Ce qu’il ne savait pas, c’est que je venais justement de faire une réflexion fort importante dans ma vie. Ce n’était pas la première fois qu’on me disait que je faisais peur aux hommes. Quand une femme est bien dans sa peau, indépendante financièrement et émotivement, quand elle sait ce qu’elle veut, quand elle est capable d’entrer profondément et avec intensité en contact avec un homme, on lui balance cette affirmation. Sous-entendant : tu ne trouveras jamais un homme qui va honorer ces qualités, tu dois changer si tu veux être aimée, bla-bla-bla.
Au terme de cette réflexion, quelques semaines avant le fameux souper au restaurant japonais avec l’homme à qui je faisais peur, j’en étais venue à la conclusion que ce n’était pas avec ces hommes peureux que j’avais envie de bâtir une relation.
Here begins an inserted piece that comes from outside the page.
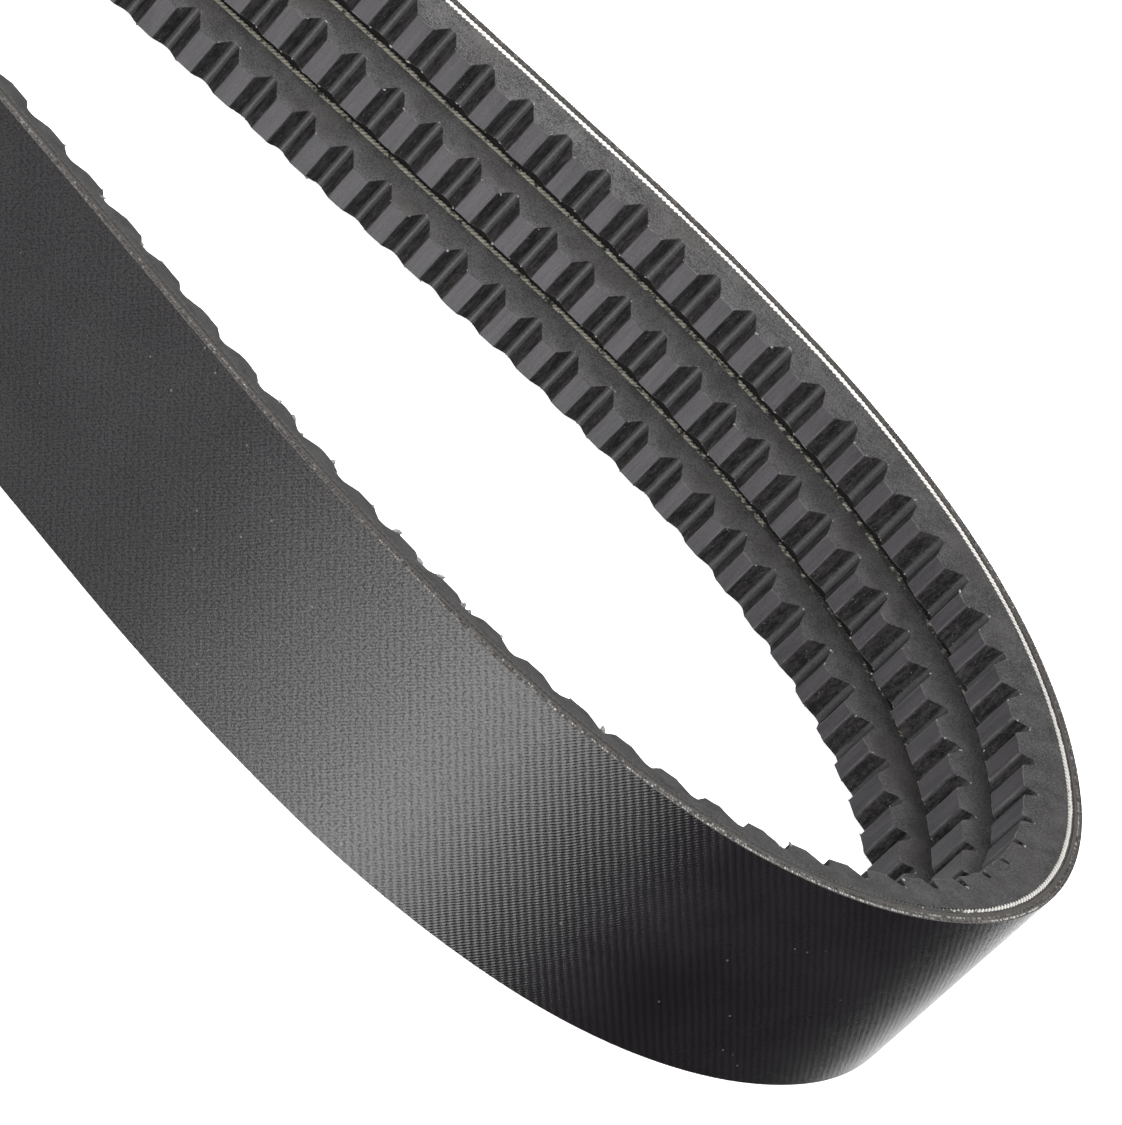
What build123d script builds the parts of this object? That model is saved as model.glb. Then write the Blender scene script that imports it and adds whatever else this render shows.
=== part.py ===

Au lieu de me métamorphoser pour ne pas faire peur aux hommes, j’allais changer de « talle » et trouver un homme qui non seulement n’aurait pas peur de moi, mais qui saurait apprécier ces qualités fondamentales chez moi.
Ce soir-là, dans le restaurant japonais à l’atmosphère feutrée, après avoir entendu ce constat, j’ai regardé l’homme dans les yeux, je lui ai demandé de s’approcher, comme si je m’apprêtais à lui dire un secret et j’ai crié, comme quand on veut faire sursauter quelqu’un :
— Bouh !
Il a eu peur, il a sursauté. (Au moins, tu vas avoir peur de moi pour une bonne raison !) Il a ri mais je ne sais pas s’il a compris qu’en criant « Bouh ! », je venais de déclarer qu’à partir de maintenant plus jamais un homme ne me dirait que je lui fais peur. Peu de temps après j’ai rencontré Mario, le père de Madeleine, avec qui j’ai vécu onze ans. Mario n’a jamais eu peur de moi. Après Mario, ce fut Cœur Pur, avec qui je grimpe la montagne dans le bonheur le plus élevé.